I never heard any Japanese national that I knew ever express any negative views or racism toward Koreans--ethnic or otherwise. As far as I could tell, ethnic Koreans in my orbit were treated the same by their classmates as other students as I was often unaware that they were Korean. That isn't to say that I do not doubt that racism exists and is pervasive in Japan. I rarely hear racist rhetoric in my daily life in the US mainly because I do not surround myself with people with such limited views and generally shut down any conversations that do steer in that direction.

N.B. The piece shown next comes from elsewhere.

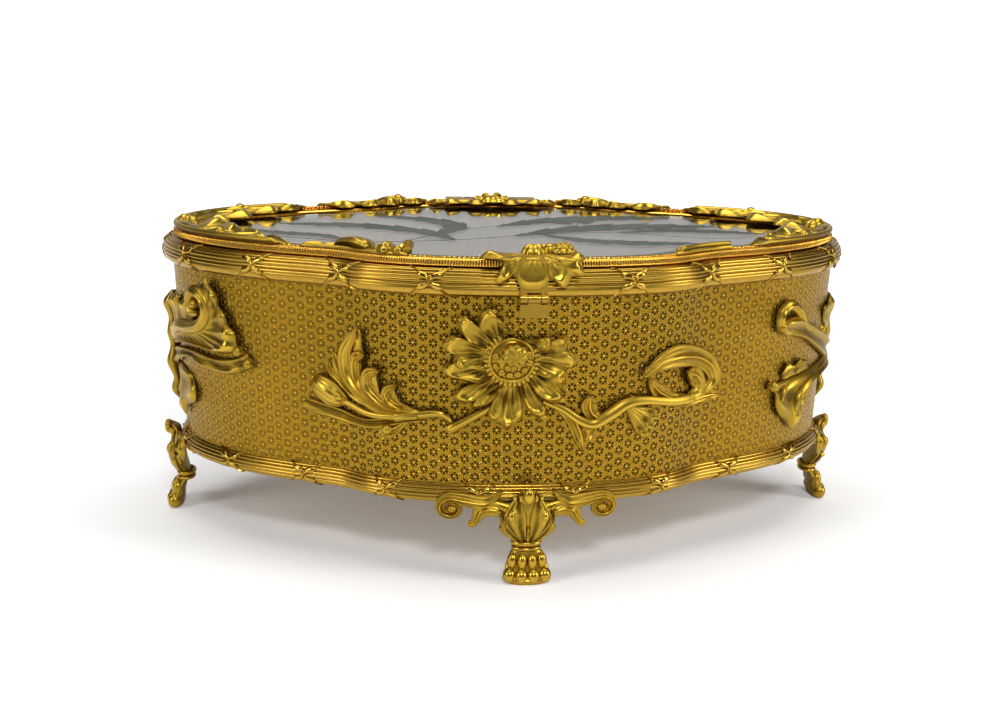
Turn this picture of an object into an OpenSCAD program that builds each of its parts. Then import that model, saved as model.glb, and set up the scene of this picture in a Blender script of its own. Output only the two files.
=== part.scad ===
// Gilt casket with a bevelled glass lid, four paw feet and cast flower mounts.
// Millimetres. The origin lies on the floor under the middle of the box, the front faces -Y.

/* [Plan of the box] */
// Width over the rim moulding
box_w = 260; // [246:1:290]
// Depth over the rim moulding
box_d = 173; // [160:1:190]
// How far the ends swell out, third wave of the plan across the width
end_swell = 5.2; // [4:0.1:6]
// How square the ends stand, fifth wave of the plan across the width
end_square = 12.5; // [11.5:0.1:13.5]
// How far the front and back bow out, third wave of the plan across the depth
bow_swell = 8.7; // [8:0.1:9.4]
// How tightly the bow turns in at its shoulders, fifth wave across the depth
bow_square = 5.5; // [5:0.1:6]

/* [Heights] */
// Floor to the underside of the base moulding
foot_h = 26.5; // [25:0.5:30]
// Height of the base moulding
base_h = 7; // [6:0.5:9]
// Height of the plain wall that shows between the mouldings
wall_show_h = 65; // [62:1:80]
// Height of the rim moulding
rim_h = 8.8; // [8.4:0.1:9.6]

/* [Body] */
// Thickness of the sheet that the wall is bent from
wall_t = 1.5; // [1.2:0.1:2]
// How far the wall stands in from the rim line at its top
wall_in = 3.5; // [3:0.1:4]
// How far the wall leans in from top to bottom
wall_lean = 3; // [2:0.1:4]
// How far the bead of the base moulding stands out from the wall
base_bead = 2.1; // [1.6:0.1:2.4]
// Width of the flange inside the base moulding
base_flange_w = 9.5; // [9:0.5:11]
// Thickness of the flanges inside both mouldings
flange_t = 1.8; // [1.6:0.1:2.2]
// Width of the ledge inside the rim moulding that the lid comes down on
rim_ledge_w = 11.5; // [10.5:0.5:12.5]
// Thickness of the bottom plate
bottom_t = 2; // [1.6:0.1:2.4]

/* [Lid] */
// Gap between the rim moulding's crown and the foot of the lid frame beside it
lid_gap = 1.2; // [0.8:0.1:1.6]
// Height of the lid frame
lid_h = 6.1; // [5.9:0.1:6.6]
// Width of the lid frame's top, from its outer edge to the glass
lid_frame_w = 5.4; // [5:0.1:6]
// Thickness of the glass in the middle
glass_t = 3.8; // [3.6:0.1:4]
// Width of the bevel round the glass
bevel_w = 10.3; // [8:0.1:14]
// Fall of the bevel from the flat to the edge of the glass
bevel_fall = 1; // [0.8:0.1:1.2]
// Thickness of the ring that holds the glass from below
retainer_t = 0.9; // [0.7:0.1:1]
// Width of the ring that holds the glass from below
retainer_w = 4; // [3:0.5:6]

/* [Hinge] */
// Length of the hinge
hinge_w = 40; // [30:1:44]
// Diameter of the hinge pin
hinge_pin_d = 2.2; // [1.8:0.1:2.4]
// Diameter of the hinge barrel
hinge_barrel_d = 4.2; // [3.8:0.1:4.6]
// Thickness of the hinge leaf on the lid
hinge_leaf_t = 1; // [0.8:0.1:1.2]

/* [Clasp] */
// Width of the clasp's strap and flap
clasp_w = 9; // [7:0.5:11]
// Thickness of the strap and flap
clasp_t = 1; // [0.8:0.1:1.2]
// Diameter of the rolled knuckles that the flap hangs in
clasp_knuckle_d = 3.2; // [2.8:0.1:3.6]
// Diameter of the pin through the knuckles
clasp_pin_d = 1.2; // [1:0.1:1.4]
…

Pachinko the novel connects the Pachinko game with ethnic Koreans and the Yakazu (mob). This was something completely new to me. In the 7 years that I lived in Japan, I never once made this connection that Koreans were in the Pachinko business or that they were mobsters. Pachinko and the yakuza, yep that is true. Pachinko is pervasive, every town has more than one parlor. Although legally, you could not (and it may still be true) win money playing Pachinko, reality is another story. The way it worked was that when you were finished you would take your collected ball and exchange them for something small--cigarettes, candy, etc. You would then exit the parlor and go to a nearby kiosk--at the kiosk you would exchange your non-monetary winnings for cold hard yen. One evening when we were all out of town, my bosses and I decided to go to a Pachinko parlor--the first and only time I went. Kunie and I lost our money quickly but her husband Goji made up for our losses and treated us to dinner and drinks later. In the novel, there is much talk about changing the pins daily to effect the pay outs on machines. Goji told me that he was generally able to read the old machines (not the digitals ones that were making an entrance) and could reliable break even if not ahead. I had an English friend harassed and threatened in front of me by the Yakuza because he was winning too much money at Pachinko. Later he was roughed up and his apartment broken into when he didn't desist. Goji unlike Brad understood the balance needed to avoid the Yakuza radar.

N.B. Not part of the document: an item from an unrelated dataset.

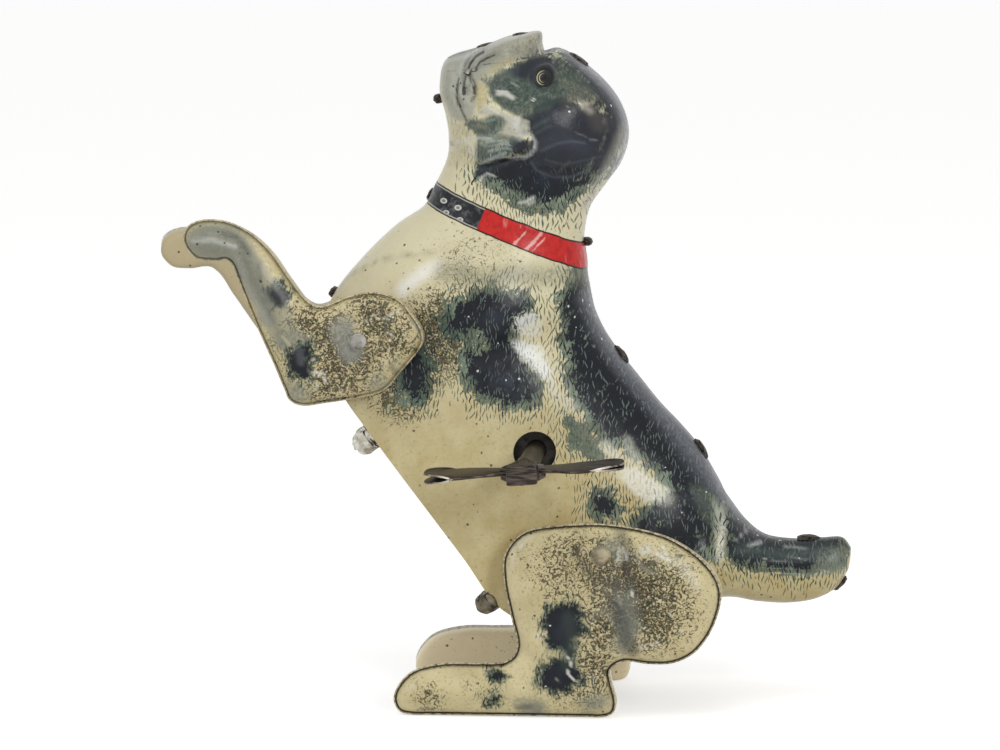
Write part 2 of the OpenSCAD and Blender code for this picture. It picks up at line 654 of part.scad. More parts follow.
// Kick spring: one unbroken wire wound round the hip axle
kick_r = hip_axle_r + kick_wire / 2 + 0.4;
kick_pitch = kick_wire + 0.45;
kick_start_y = 1.2;
kick_sides = 6;
kick_n = 14 * kick_turns;
function kick_path(i) = i <= kick_n
    ? let (a = 40 + 360 * kick_turns * i / kick_n)
        [hip[0] + kick_r * cos(a), kick_start_y + kick_pitch * kick_turns * i / kick_n,
            hip[1] + kick_r * sin(a)]
    : kick_path(kick_n) + (i - kick_n) * 2 * [-sin(40), 0, cos(40)];
module kick_spring() {
    total = kick_n + 2;
    path = [for (i = [0:total]) kick_path(i)];
    function frame_at(i) = let (t = path[min(i + 1, total)] - path[max(i - 1, 0)])
        [cross(t, [0, 1, 0]) / norm(cross(t, [0, 1, 0])), t / norm(t)];
    rings = [for (i = [0:total]) let (f = frame_at(i), up = cross(f[1], f[0]))
        each [for (k = [0:kick_sides - 1])
            path[i] + kick_wire / 2 * (f[0] * cos(360 * k / kick_sides)
                + up * sin(360 * k / kick_sides))]];
    color(steel) polyhedron(points = rings, faces = [
        for (i = [0:total - 1]) for (k = [0:kick_sides - 1])
            let (a = i * kick_sides + k, b = i * kick_sides + (k + 1) % kick_sides)
            each [[a, a + kick_sides, b + kick_sides], [a, b + kick_sides, b]],
        [for (k = [0:kick_sides - 1]) k],
        [for (k = [kick_sides - 1:-1:0]) total * kick_sides + k]]);
}

body_left();
body_right();
front_leg_left();
front_leg_right();
shoulder_rod();
hind_leg_left();
hind_leg_right();
hip_axle();
hip_bushes();
plate_left();
plate_right();
plate_pillars();
key();
key_arbor();
mainspring();
great_wheel();
ratchet_wheel();
click();
click_spring();
second_arbor();
second_wheel();
snail_cam();
fly_arbor();
governor_fly();
kick_lever();
kick_spring();
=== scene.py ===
import math
import random

import bmesh
import bpy
import numpy as np
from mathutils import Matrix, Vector
from mathutils.geometry import delaunay_2d_cdt


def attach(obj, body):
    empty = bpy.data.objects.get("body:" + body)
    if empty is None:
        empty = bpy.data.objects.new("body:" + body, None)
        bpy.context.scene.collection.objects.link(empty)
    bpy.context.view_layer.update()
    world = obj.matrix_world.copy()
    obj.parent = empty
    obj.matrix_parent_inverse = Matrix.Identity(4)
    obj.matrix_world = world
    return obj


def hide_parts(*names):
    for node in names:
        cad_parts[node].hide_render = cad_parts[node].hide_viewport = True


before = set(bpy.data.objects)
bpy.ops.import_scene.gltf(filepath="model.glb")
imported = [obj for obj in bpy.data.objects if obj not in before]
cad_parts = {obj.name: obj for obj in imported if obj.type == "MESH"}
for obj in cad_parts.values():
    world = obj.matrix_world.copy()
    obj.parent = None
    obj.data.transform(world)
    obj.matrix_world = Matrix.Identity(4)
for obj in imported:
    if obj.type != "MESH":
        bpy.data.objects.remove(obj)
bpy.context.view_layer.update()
random.seed(7)
mm = 0.001


# sRGB hex to linear
def linear(hexColour):
    channels = [int(hexColour[i:i + 2], 16) / 255 for i in (1, 3, 5)]
    return [c / 12.92 if c <= 0.04045 else ((c + 0.055) / 1.055) ** 2.4 for c in channels] + [1]


# adds shader nodes to a tree with their settings and links; each call gives back one of its node's sockets
class NodeAdder:
    def __init__(self, tree):
        self.tree = tree

    def __call__(self, kind, inputs=(), out=0, **settings):
        node = self.tree.nodes.new("ShaderNode" + kind)
        for name, value in settings.items():
            setattr(node, name, value)
        for socket, value in inputs.items() if isinstance(inputs, dict) else enumerate(inputs):
            if isinstance(value, bpy.types.NodeSocket):
                self.tree.links.new(value, node.inputs[socket])
            else:
                node.inputs[socket].default_value = value
        return node.outputs[out] if len(node.outputs) else None

    def math(self, operation, *values):
        return self("Math", values, operation=operation)

    def times(self, a, b):
        return self.math("MULTIPLY", a, b)

    def plus(self, a, b):
        return self.math("ADD", a, b)

    def minus(self, a, b):
        return self.math("SUBTRACT", a, b)

    # a times b, plus c
    def fuse(self, a, b, c):
        return self.math("MULTIPLY_ADD", a, b, c)

    # from one range (two limits) to another (two more, or 0 to 1), held within it
    def ramp(self, value, *limits):
        return self("MapRange", [value, *limits])

    # from low to high by a share, or another blend of the two colours
    def mix(self, share, low, high, blend="MIX"):
        return self("Mix", {0: share, 6: low, 7: high}, 2, data_type="RGBA", blend_type=blend)

    def noise(self, place, scale, detail, **more):
        return self("TexNoise", {"Vector": place, "Scale": scale, "Detail": detail, **more})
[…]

​​It is the laws and policies that I gradually became aware of during my years as an expat. Here are my stories.

During my second year in Japan, we were having a family dinner at my employer's parent's house when there was a knock on the door. The local police were making their rounds telling all the residents to be on the look out for wet people and if we saw someone wet we should contact the police immediately. What? I queried. This was the first of many lessons to come. We were living on the Western coast of Japan just across the sea from Korea. A wet person was most likely be a Korean--most likely North Korean--making an illegal entry into Japan. Whenever there is a Korean ghost boat story on the news,

that night always comes back to me.

About a year later, I had a young student come to me with his passport and a visa application for the US. I was shocked because he had a green passport and not the red one that I was used to seeing. Gradually I understood that it was a Korean passport and not a Japanese one. Being naive I asked Kenji if he was born in Korea, no he said he was born in Japan. Why I asked did he have a Korean passport. My parents are Korean he answered. Your parents were born in Korea? No, they were born in Japan. Oh, I see (although I didn't) and decided it was best to get on with assisting with the visa application. Later I asked my employers about the passport and if they knew that Kenji was Korean. They told me that they didn't know although suspected because Kenji's last name was Kanemura (Gold Village). Gold in

Japanese can be pronounced kin or kane--kin is close to Kim a common Korean surname so many ethnic Koreans have the gold kanji in their family name. They added that most likely Kenji's grandparents had come to Japan during the war. Unlike the US where being American is a birthright, Japan had no such laws so that was why my student who spoke no Korean and had never been to Korea did not have a Japanese passport and had to out himself to his American teacher because he needed help with a visa application.

Each time I lived in Japan, I had to get my foreign ID card that included my thumbprint. I was mandated to carry by ID card around at all times and if asked, I was required to show it to any official. I didn't mind as I was a foreign national living in Japan on a work visa. It wasn't until I went to renew my card and stood in line behind an ethnic Korean, foreigners like me were not the only ones required to maintain and carry their foreign ID card. Gradually I came to understand how debasing the foreign ID card was. To be told every few years that you are a foreigner and you will never belong, your fingerprints are on file so you better be good, with the intimation that at any time your life can be revoked and sent to a place you have never been and do not speak the language is cruel to say the least. It is not lost on me that in my own country, our Dreamers live a similar tragic reality.

When I lived in Japan, my apartments were provided by the schools I worked for. I paid the rent but my employers were the guarantors. This was perfect for me as an expat who never had any real intentions of living in Japan long term. When I lived in Hiroshima, one of my students wanted to move out from her parent's house. She had key money and the deposit saved up but she didn't have a guarantor so she couldn't move out until she found one and that was taking longer than she had anticipated. What do you mean--you're Japanese can't you just rent an apartment? No, she told me she couldn't just rent an apartment--she was Korean and even when she found a guarantor she would then have to find an apartment that would rent to a Korean.

Pachinko's strength is that it illuminates the systematic discrimination that has not really improved significantly for the descendants of Koreans who were primarily brought to Japan as forced labor. Although Pachinko focuses on the ethnic Korean plight in Japan, the narrative illuminates immigration issues and policies not only in Japan but also the US and beyond.